Starting with the first line of the data that follows, transcribe every line verbatim until the line containing "NEAR_RIM = 1.5" has been transcribed.
(begin)
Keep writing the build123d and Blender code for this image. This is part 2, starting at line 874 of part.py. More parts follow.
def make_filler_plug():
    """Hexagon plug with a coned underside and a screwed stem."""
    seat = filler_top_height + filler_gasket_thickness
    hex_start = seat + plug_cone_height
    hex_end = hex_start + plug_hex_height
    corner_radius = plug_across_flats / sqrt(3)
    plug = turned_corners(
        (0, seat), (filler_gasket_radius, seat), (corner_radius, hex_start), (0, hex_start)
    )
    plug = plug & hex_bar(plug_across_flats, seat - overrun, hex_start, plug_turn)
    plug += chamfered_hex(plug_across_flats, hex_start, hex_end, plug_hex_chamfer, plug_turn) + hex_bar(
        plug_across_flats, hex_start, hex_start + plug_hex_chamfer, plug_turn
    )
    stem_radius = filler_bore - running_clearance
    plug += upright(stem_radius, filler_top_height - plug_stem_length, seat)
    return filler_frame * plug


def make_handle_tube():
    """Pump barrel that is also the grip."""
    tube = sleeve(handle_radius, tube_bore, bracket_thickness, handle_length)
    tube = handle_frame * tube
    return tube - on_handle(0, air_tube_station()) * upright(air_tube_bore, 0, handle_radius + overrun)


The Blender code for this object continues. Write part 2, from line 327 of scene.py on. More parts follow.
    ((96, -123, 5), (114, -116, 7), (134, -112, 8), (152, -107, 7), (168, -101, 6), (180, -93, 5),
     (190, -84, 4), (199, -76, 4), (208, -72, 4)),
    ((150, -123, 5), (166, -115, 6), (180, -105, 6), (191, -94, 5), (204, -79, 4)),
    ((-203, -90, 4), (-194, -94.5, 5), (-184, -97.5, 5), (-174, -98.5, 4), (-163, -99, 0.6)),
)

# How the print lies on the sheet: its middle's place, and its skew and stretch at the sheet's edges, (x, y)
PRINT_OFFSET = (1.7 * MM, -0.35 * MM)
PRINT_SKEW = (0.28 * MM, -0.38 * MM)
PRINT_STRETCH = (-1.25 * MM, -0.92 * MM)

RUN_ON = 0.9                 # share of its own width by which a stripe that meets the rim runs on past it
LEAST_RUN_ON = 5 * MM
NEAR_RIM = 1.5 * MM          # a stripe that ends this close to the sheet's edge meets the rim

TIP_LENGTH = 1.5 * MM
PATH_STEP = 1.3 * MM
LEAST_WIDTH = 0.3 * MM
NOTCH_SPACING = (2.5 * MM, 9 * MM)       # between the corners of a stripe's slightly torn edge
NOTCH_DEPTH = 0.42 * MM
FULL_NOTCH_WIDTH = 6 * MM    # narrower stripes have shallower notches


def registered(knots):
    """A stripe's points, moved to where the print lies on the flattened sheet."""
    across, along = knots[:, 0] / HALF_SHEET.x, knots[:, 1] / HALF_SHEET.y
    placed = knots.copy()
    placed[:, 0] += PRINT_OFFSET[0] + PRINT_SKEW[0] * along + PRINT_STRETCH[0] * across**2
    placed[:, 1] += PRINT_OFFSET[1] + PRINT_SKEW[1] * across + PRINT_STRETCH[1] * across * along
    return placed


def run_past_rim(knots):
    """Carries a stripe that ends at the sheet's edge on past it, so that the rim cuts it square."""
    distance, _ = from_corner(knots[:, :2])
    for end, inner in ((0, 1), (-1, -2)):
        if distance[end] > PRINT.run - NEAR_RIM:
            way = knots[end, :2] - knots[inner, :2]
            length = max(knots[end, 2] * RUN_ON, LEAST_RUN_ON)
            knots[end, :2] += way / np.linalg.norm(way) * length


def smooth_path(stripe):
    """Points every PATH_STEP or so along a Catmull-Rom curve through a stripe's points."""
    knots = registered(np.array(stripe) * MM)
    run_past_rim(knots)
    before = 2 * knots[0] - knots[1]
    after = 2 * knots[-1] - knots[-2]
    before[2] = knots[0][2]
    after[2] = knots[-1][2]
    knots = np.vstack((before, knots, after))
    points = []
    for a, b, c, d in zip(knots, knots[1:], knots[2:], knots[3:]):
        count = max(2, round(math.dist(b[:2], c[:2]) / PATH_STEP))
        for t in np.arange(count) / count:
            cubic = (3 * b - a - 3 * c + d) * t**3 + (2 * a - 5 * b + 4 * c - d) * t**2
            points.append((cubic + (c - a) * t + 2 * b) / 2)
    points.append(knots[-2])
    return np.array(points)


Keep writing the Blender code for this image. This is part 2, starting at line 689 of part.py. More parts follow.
(end)
### Solution to this task
Keep writing the build123d and Blender code for this image. This is part 2, starting at line 874 of part.py. More parts follow.
def make_filler_plug():
    """Hexagon plug with a coned underside and a screwed stem."""
    seat = filler_top_height + filler_gasket_thickness
    hex_start = seat + plug_cone_height
    hex_end = hex_start + plug_hex_height
    corner_radius = plug_across_flats / sqrt(3)
    plug = turned_corners(
        (0, seat), (filler_gasket_radius, seat), (corner_radius, hex_start), (0, hex_start)
    )
    plug = plug & hex_bar(plug_across_flats, seat - overrun, hex_start, plug_turn)
    plug += chamfered_hex(plug_across_flats, hex_start, hex_end, plug_hex_chamfer, plug_turn) + hex_bar(
        plug_across_flats, hex_start, hex_start + plug_hex_chamfer, plug_turn
    )
    stem_radius = filler_bore - running_clearance
    plug += upright(stem_radius, filler_top_height - plug_stem_length, seat)
    return filler_frame * plug


def make_handle_tube():
    """Pump barrel that is also the grip."""
    tube = sleeve(handle_radius, tube_bore, bracket_thickness, handle_length)
    tube = handle_frame * tube
    return tube - on_handle(0, air_tube_station()) * upright(air_tube_bore, 0, handle_radius + overrun)


The Blender code for this object continues. Write part 2, from line 327 of scene.py on. More parts follow.
    ((96, -123, 5), (114, -116, 7), (134, -112, 8), (152, -107, 7), (168, -101, 6), (180, -93, 5),
     (190, -84, 4), (199, -76, 4), (208, -72, 4)),
    ((150, -123, 5), (166, -115, 6), (180, -105, 6), (191, -94, 5), (204, -79, 4)),
    ((-203, -90, 4), (-194, -94.5, 5), (-184, -97.5, 5), (-174, -98.5, 4), (-163, -99, 0.6)),
)

# How the print lies on the sheet: its middle's place, and its skew and stretch at the sheet's edges, (x, y)
PRINT_OFFSET = (1.7 * MM, -0.35 * MM)
PRINT_SKEW = (0.28 * MM, -0.38 * MM)
PRINT_STRETCH = (-1.25 * MM, -0.92 * MM)

RUN_ON = 0.9                 # share of its own width by which a stripe that meets the rim runs on past it
LEAST_RUN_ON = 5 * MM
NEAR_RIM = 1.5 * MM          # a stripe that ends this close to the sheet's edge meets the rim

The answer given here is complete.